- **WHAT IS BEING ASKED**: Without altering anything, repeat each of the records.

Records
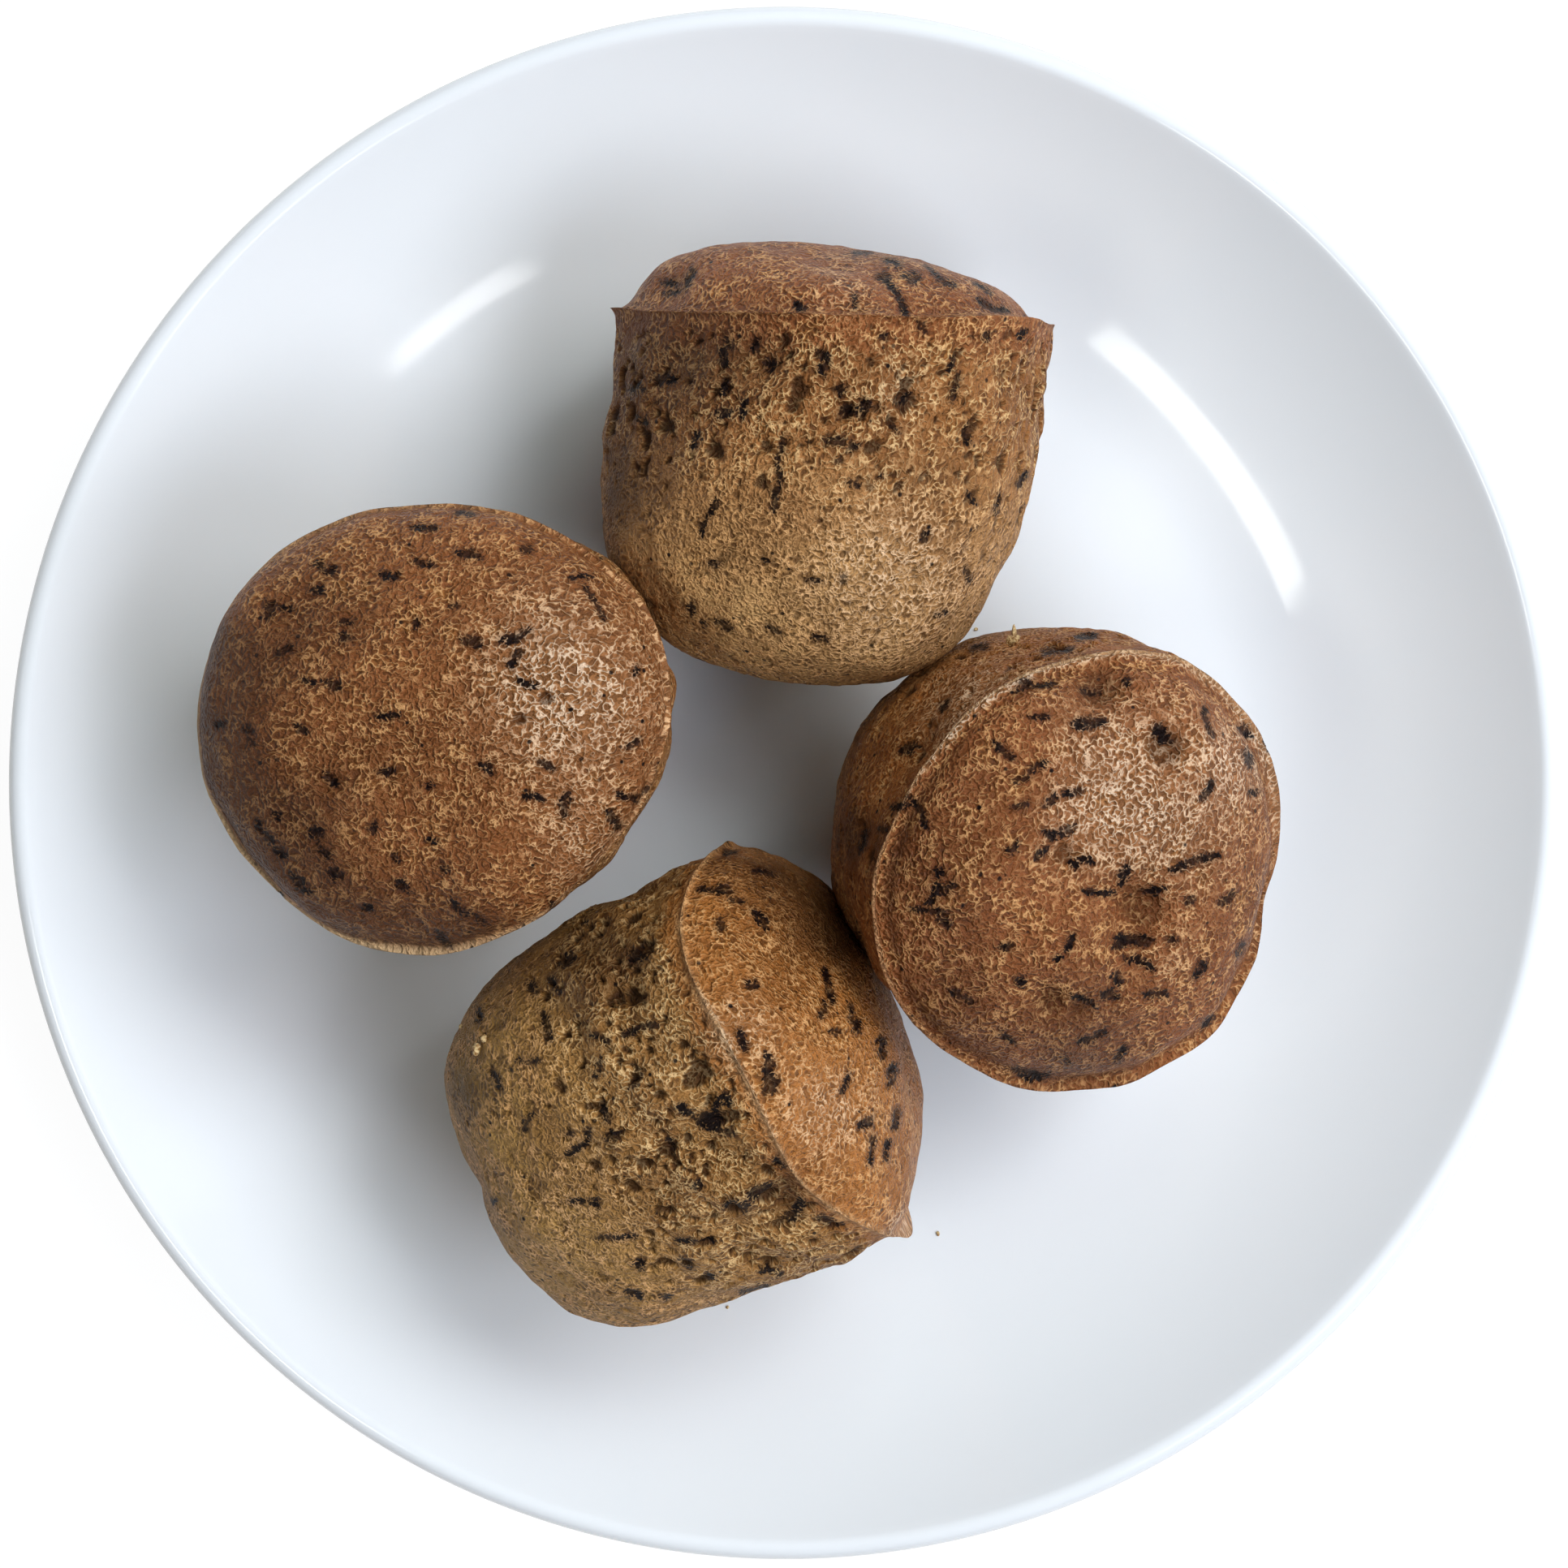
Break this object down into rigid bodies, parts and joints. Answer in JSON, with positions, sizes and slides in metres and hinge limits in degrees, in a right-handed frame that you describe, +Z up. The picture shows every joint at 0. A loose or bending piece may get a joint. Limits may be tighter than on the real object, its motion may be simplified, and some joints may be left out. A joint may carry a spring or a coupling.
{
  "type": "plate of steamed banana cakes",
  "caption": "Small round steamed banana cakes with low domes, dotted with dark banana fibres, lying and standing on a round white coupe plate.",
  "frame": {"origin": "middle of the plate's foot ring, on the surface that it stands on", "axes": "+Z up; seen from above, +X to the right and +Y away from the viewer"},
  "size_m": [0.23, 0.23, 0.0785],
  "materials": {
    "plate_glaze": "smooth white glaze",
    "cake_crumb": "open brown crumb with dark fibres, smoother on the dome"
  },
  "bodies": {
    "root": {"plate": "plate_glaze", "cake_back": "cake_crumb", "cake_left": "cake_crumb", "cake_right": "cake_crumb", "cake_front": "cake_crumb"}
  },
  "joints": []
}
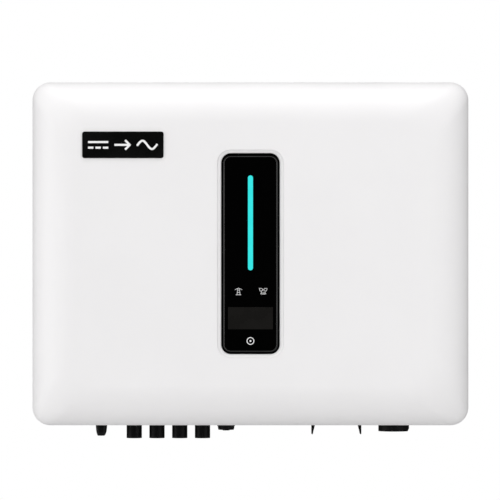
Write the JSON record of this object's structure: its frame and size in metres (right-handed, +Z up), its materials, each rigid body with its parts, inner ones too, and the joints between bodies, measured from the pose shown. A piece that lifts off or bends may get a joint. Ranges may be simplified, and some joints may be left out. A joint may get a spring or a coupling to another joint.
{
  "type": "string inverter",
  "caption": "Wall-hung solar string inverter: soft-edged white cover with a tall black display, finned heat sink behind, switch and capped ports underneath.",
  "frame": {"origin": "middle of the wall bracket's back face, where it lies on the wall", "axes": "+Z up, the front faces -Y, +Y points into the wall, +X to the right as seen from the front"},
  "size_m": [0.534, 0.2115, 0.4378],
  "materials": {
    "white_paint": "smooth satin powder coat, near white",
    "cast_aluminium": "bare extruded aluminium",
    "zinc_steel": "zinc-plated sheet steel",
    "black_plastic": "satin moulded black plastic",
    "black_glass": "polished opaque black panel",
    "screen_glass": "dark screen, switched off",
    "cyan_light": "lit cyan light guide",
    "black_rubber": "matt black rubber",
    "black_wire": "black wire insulation",
    "red_wire": "red wire insulation",
    "circuit_board": "green solder mask",
    "wound_core": "varnished core and winding in a grey can",
    "potted_block": "dark grey potting",
    "capacitor_sleeve": "dark blue shrink sleeve",
    "grey_ribbon": "grey flat cable"
  },
  "bodies": {
    "wall": {"wall_bracket": "zinc_steel"},
    "inverter": {"front_cover": "white_paint", "housing": "white_paint", "heat_sink": "cast_aluminium", "hanger_bar": "zinc_steel", "lower_stay": "zinc_steel", "control_shield": "zinc_steel", "earth_screw": "zinc_steel", "cover_screw_1": "zinc_steel", "cover_screw_2": "zinc_steel", "cover_screw_3": "zinc_steel", "cover_screw_4": "zinc_steel", "display_frame": "black_plastic", "badge_plate": "black_plastic", "dc_switch_module": "black_plastic", "dc_switch_plate": "black_plastic", "data_socket": "black_plastic", "com_base": "black_plastic", "ac_socket": "black_plastic", "vent_plug": "black_plastic", "relay_bank": "black_plastic", "fan_frame": "black_plastic", "pv_socket_1": "black_plastic", "pv_socket_2": "black_plastic", "pv_socket_3": "black_plastic", "pv_socket_4": "black_plastic", "display_lens": "black_glass", "oled_module": "screen_glass", "light_guide": "cyan_light", "cover_gasket": "black_rubber", "pv_lead_2": "black_wire", "pv_lead_4": "black_wire", "ac_lead": "black_wire", "pv_lead_1": "red_wire", "pv_lead_3": "red_wire", "display_board": "circuit_board", "power_board": "circuit_board", "control_board": "circuit_board", "boost_choke_1": "wound_core", "boost_choke_2": "wound_core", "ac_choke": "wound_core", "igbt_module": "potted_block", "dc_capacitor_1": "capacitor_sleeve", "dc_capacitor_2": "capacitor_sleeve", "dc_capacitor_3": "capacitor_sleeve", "ribbon_cable": "grey_ribbon"},
    "dc_switch": {"dc_switch_shaft": "black_plastic", "dc_switch_knob": "black_plastic"},
    "pv_cap_1": {"pv_cap_1": "black_rubber"},
    "pv_cap_2": {"pv_cap_2": "black_rubber"},
    "pv_cap_3": {"pv_cap_3": "black_rubber"},
    "pv_cap_4": {"pv_cap_4": "black_rubber"},
    "data_seal": {"data_seal": "black_rubber"},
    "data_cap": {"data_cap": "black_plastic"},
    "ac_seal": {"ac_seal": "black_rubber"},
    "ac_cap": {"ac_cap": "black_plastic"},
    "com_cover": {"com_cover": "black_plastic"},
    "com_latch_left": {"com_latch_left": "black_plastic"},
    "com_latch_right": {"com_latch_right": "black_plastic"},
    "fan": {"fan_rotor": "black_plastic"}
  },
  "joints": [
    {"name": "lift_off_bracket", "type": "slide", "parent": "wall", "child": "inverter", "axis": [0, 0, 1], "range_m": [0, 0.04]},
    {"name": "dc_switch_turn", "type": "hinge", "parent": "inverter", "child": "dc_switch", "pos_m": [-0.1842, -0.112, -0.25], "axis": [0, 0, -1], "range_deg": [0, 90]},
    {"name": "pv_cap_1_pull", "type": "slide", "parent": "inverter", "child": "pv_cap_1", "axis": [0, 0, -1], "range_m": [0, 0.035]},
    {"name": "pv_cap_2_pull", "type": "slide", "parent": "inverter", "child": "pv_cap_2", "axis": [0, 0, -1], "range_m": [0, 0.035]},
    {"name": "pv_cap_3_pull", "type": "slide", "parent": "inverter", "child": "pv_cap_3", "axis": [0, 0, -1], "range_m": [0, 0.035]},
    {"name": "pv_cap_4_pull", "type": "slide", "parent": "inverter", "child": "pv_cap_4", "axis": [0, 0, -1], "range_m": [0, 0.035]},
    {"name": "data_seal_travel", "type": "slide", "parent": "inverter", "child": "data_seal", "axis": [0, 0, -1], "range_m": [0, 0.015]},
    {"name": "data_cap_unscrew", "type": "hinge", "parent": "data_seal", "child": "data_cap", "pos_m": [-0.0301, -0.112, -0.25], "axis": [0, 0, -1], "range_deg": [0, 1800]},
    {"name": "ac_seal_pull", "type": "slide", "parent": "inverter", "child": "ac_seal", "axis": [0, 0, -1], "range_m": [0, 0.035]},
    {"name": "ac_cap_twist", "type": "hinge", "parent": "ac_seal", "child": "ac_cap", "pos_m": [0.1772, -0.112, -0.25], "axis": [0, 0, -1], "range_deg": [0, 35]},
    {"name": "com_cover_pull", "type": "slide", "parent": "inverter", "child": "com_cover", "axis": [0, 0, -1], "range_m": [0, 0.035]},
    {"name": "com_latch_left_squeeze", "type": "hinge", "parent": "com_cover", "child": "com_latch_left", "pos_m": [0.0778, -0.112, -0.2625], "axis": [0, -1, 0], "range_deg": [0, 9], "stiffness_Nm_per_rad": 0.4},
    {"name": "com_latch_right_squeeze", "type": "hinge", "parent": "com_cover", "child": "com_latch_right", "pos_m": [0.1346, -0.112, -0.2625], "axis": [0, 1, 0], "range_deg": [0, 9], "stiffness_Nm_per_rad": 0.4},
    {"name": "fan_spin", "type": "hinge", "parent": "inverter", "child": "fan", "pos_m": [0.16, -0.1303, 0.062], "axis": [0, 0, 1], "continuous": true}
  ],
  "couplings": [
    {"joint": "data_cap_unscrew", "follows": "data_seal_travel", "rad_per_m": 2094.4}
  ]
}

- **TASK SOLUTION**:
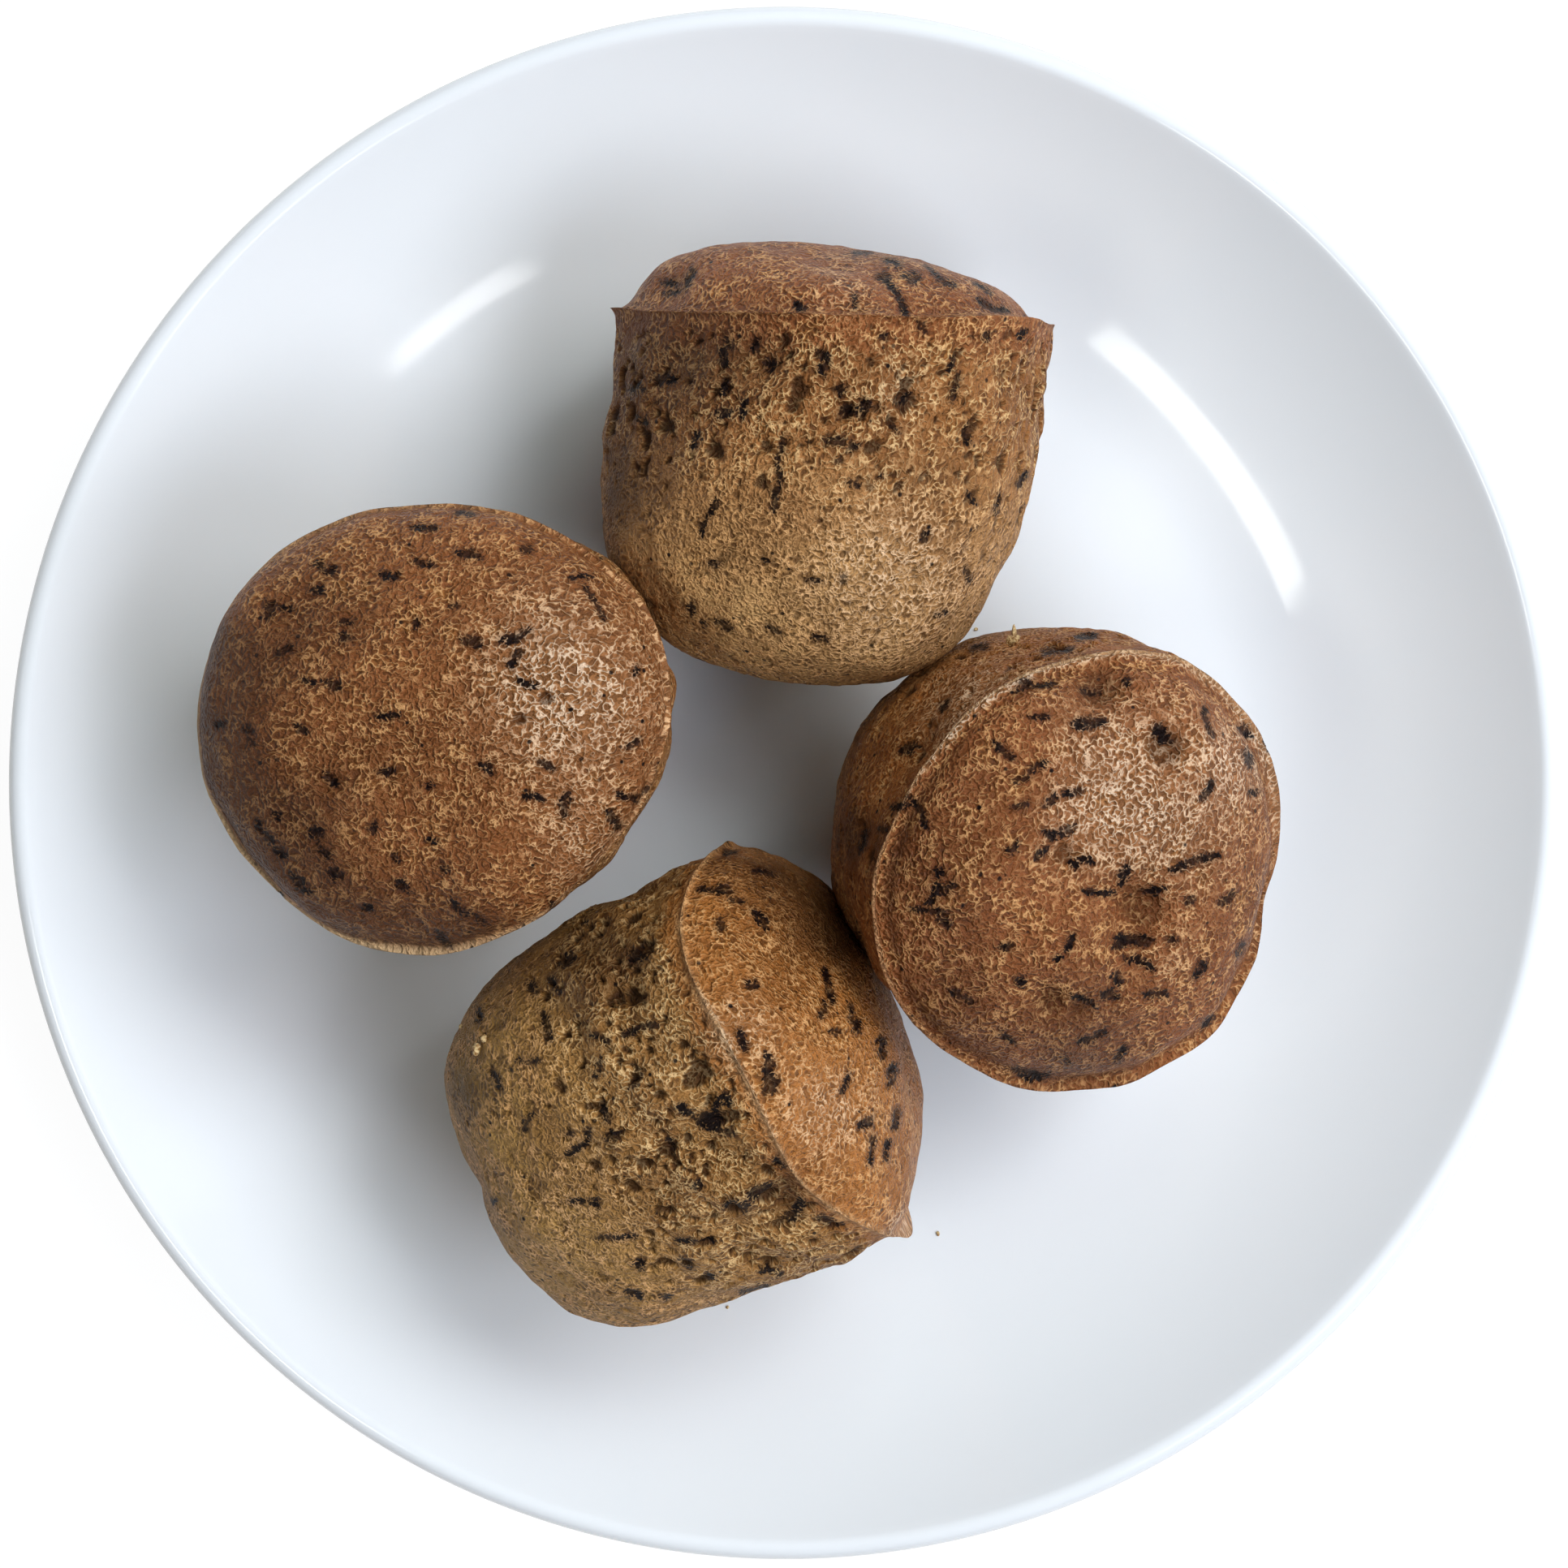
Break this object down into rigid bodies, parts and joints. Answer in JSON, with positions, sizes and slides in metres and hinge limits in degrees, in a right-handed frame that you describe, +Z up. The picture shows every joint at 0. A loose or bending piece may get a joint. Limits may be tighter than on the real object, its motion may be simplified, and some joints may be left out. A joint may carry a spring or a coupling.
{
  "type": "plate of steamed banana cakes",
  "caption": "Small round steamed banana cakes with low domes, dotted with dark banana fibres, lying and standing on a round white coupe plate.",
  "frame": {"origin": "middle of the plate's foot ring, on the surface that it stands on", "axes": "+Z up; seen from above, +X to the right and +Y away from the viewer"},
  "size_m": [0.23, 0.23, 0.0785],
  "materials": {
    "plate_glaze": "smooth white glaze",
    "cake_crumb": "open brown crumb with dark fibres, smoother on the dome"
  },
  "bodies": {
    "root": {"plate": "plate_glaze", "cake_back": "cake_crumb", "cake_left": "cake_crumb", "cake_right": "cake_crumb", "cake_front": "cake_crumb"}
  },
  "joints": []
}
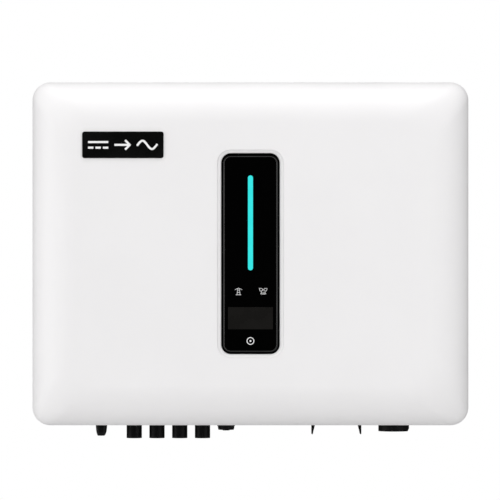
Write the JSON record of this object's structure: its frame and size in metres (right-handed, +Z up), its materials, each rigid body with its parts, inner ones too, and the joints between bodies, measured from the pose shown. A piece that lifts off or bends may get a joint. Ranges may be simplified, and some joints may be left out. A joint may get a spring or a coupling to another joint.
{
  "type": "string inverter",
  "caption": "Wall-hung solar string inverter: soft-edged white cover with a tall black display, finned heat sink behind, switch and capped ports underneath.",
  "frame": {"origin": "middle of the wall bracket's back face, where it lies on the wall", "axes": "+Z up, the front faces -Y, +Y points into the wall, +X to the right as seen from the front"},
  "size_m": [0.534, 0.2115, 0.4378],
  "materials": {
    "white_paint": "smooth satin powder coat, near white",
    "cast_aluminium": "bare extruded aluminium",
    "zinc_steel": "zinc-plated sheet steel",
    "black_plastic": "satin moulded black plastic",
    "black_glass": "polished opaque black panel",
    "screen_glass": "dark screen, switched off",
    "cyan_light": "lit cyan light guide",
    "black_rubber": "matt black rubber",
    "black_wire": "black wire insulation",
    "red_wire": "red wire insulation",
    "circuit_board": "green solder mask",
    "wound_core": "varnished core and winding in a grey can",
    "potted_block": "dark grey potting",
    "capacitor_sleeve": "dark blue shrink sleeve",
    "grey_ribbon": "grey flat cable"
  },
  "bodies": {
    "wall": {"wall_bracket": "zinc_steel"},
    "inverter": {"front_cover": "white_paint", "housing": "white_paint", "heat_sink": "cast_aluminium", "hanger_bar": "zinc_steel", "lower_stay": "zinc_steel", "control_shield": "zinc_steel", "earth_screw": "zinc_steel", "cover_screw_1": "zinc_steel", "cover_screw_2": "zinc_steel", "cover_screw_3": "zinc_steel", "cover_screw_4": "zinc_steel", "display_frame": "black_plastic", "badge_plate": "black_plastic", "dc_switch_module": "black_plastic", "dc_switch_plate": "black_plastic", "data_socket": "black_plastic", "com_base": "black_plastic", "ac_socket": "black_plastic", "vent_plug": "black_plastic", "relay_bank": "black_plastic", "fan_frame": "black_plastic", "pv_socket_1": "black_plastic", "pv_socket_2": "black_plastic", "pv_socket_3": "black_plastic", "pv_socket_4": "black_plastic", "display_lens": "black_glass", "oled_module": "screen_glass", "light_guide": "cyan_light", "cover_gasket": "black_rubber", "pv_lead_2": "black_wire", "pv_lead_4": "black_wire", "ac_lead": "black_wire", "pv_lead_1": "red_wire", "pv_lead_3": "red_wire", "display_board": "circuit_board", "power_board": "circuit_board", "control_board": "circuit_board", "boost_choke_1": "wound_core", "boost_choke_2": "wound_core", "ac_choke": "wound_core", "igbt_module": "potted_block", "dc_capacitor_1": "capacitor_sleeve", "dc_capacitor_2": "capacitor_sleeve", "dc_capacitor_3": "capacitor_sleeve", "ribbon_cable": "grey_ribbon"},
    "dc_switch": {"dc_switch_shaft": "black_plastic", "dc_switch_knob": "black_plastic"},
    "pv_cap_1": {"pv_cap_1": "black_rubber"},
    "pv_cap_2": {"pv_cap_2": "black_rubber"},
    "pv_cap_3": {"pv_cap_3": "black_rubber"},
    "pv_cap_4": {"pv_cap_4": "black_rubber"},
    "data_seal": {"data_seal": "black_rubber"},
    "data_cap": {"data_cap": "black_plastic"},
    "ac_seal": {"ac_seal": "black_rubber"},
    "ac_cap": {"ac_cap": "black_plastic"},
    "com_cover": {"com_cover": "black_plastic"},
    "com_latch_left": {"com_latch_left": "black_plastic"},
    "com_latch_right": {"com_latch_right": "black_plastic"},
    "fan": {"fan_rotor": "black_plastic"}
  },
  "joints": [
    {"name": "lift_off_bracket", "type": "slide", "parent": "wall", "child": "inverter", "axis": [0, 0, 1], "range_m": [0, 0.04]},
    {"name": "dc_switch_turn", "type": "hinge", "parent": "inverter", "child": "dc_switch", "pos_m": [-0.1842, -0.112, -0.25], "axis": [0, 0, -1], "range_deg": [0, 90]},
    {"name": "pv_cap_1_pull", "type": "slide", "parent": "inverter", "child": "pv_cap_1", "axis": [0, 0, -1], "range_m": [0, 0.035]},
    {"name": "pv_cap_2_pull", "type": "slide", "parent": "inverter", "child": "pv_cap_2", "axis": [0, 0, -1], "range_m": [0, 0.035]},
    {"name": "pv_cap_3_pull", "type": "slide", "parent": "inverter", "child": "pv_cap_3", "axis": [0, 0, -1], "range_m": [0, 0.035]},
    {"name": "pv_cap_4_pull", "type": "slide", "parent": "inverter", "child": "pv_cap_4", "axis": [0, 0, -1], "range_m": [0, 0.035]},
    {"name": "data_seal_travel", "type": "slide", "parent": "inverter", "child": "data_seal", "axis": [0, 0, -1], "range_m": [0, 0.015]},
    {"name": "data_cap_unscrew", "type": "hinge", "parent": "data_seal", "child": "data_cap", "pos_m": [-0.0301, -0.112, -0.25], "axis": [0, 0, -1], "range_deg": [0, 1800]},
    {"name": "ac_seal_pull", "type": "slide", "parent": "inverter", "child": "ac_seal", "axis": [0, 0, -1], "range_m": [0, 0.035]},
    {"name": "ac_cap_twist", "type": "hinge", "parent": "ac_seal", "child": "ac_cap", "pos_m": [0.1772, -0.112, -0.25], "axis": [0, 0, -1], "range_deg": [0, 35]},
    {"name": "com_cover_pull", "type": "slide", "parent": "inverter", "child": "com_cover", "axis": [0, 0, -1], "range_m": [0, 0.035]},
    {"name": "com_latch_left_squeeze", "type": "hinge", "parent": "com_cover", "child": "com_latch_left", "pos_m": [0.0778, -0.112, -0.2625], "axis": [0, -1, 0], "range_deg": [0, 9], "stiffness_Nm_per_rad": 0.4},
    {"name": "com_latch_right_squeeze", "type": "hinge", "parent": "com_cover", "child": "com_latch_right", "pos_m": [0.1346, -0.112, -0.2625], "axis": [0, 1, 0], "range_deg": [0, 9], "stiffness_Nm_per_rad": 0.4},
    {"name": "fan_spin", "type": "hinge", "parent": "inverter", "child": "fan", "pos_m": [0.16, -0.1303, 0.062], "axis": [0, 0, 1], "continuous": true}
  ],
  "couplings": [
    {"joint": "data_cap_unscrew", "follows": "data_seal_travel", "rad_per_m": 2094.4}
  ]
}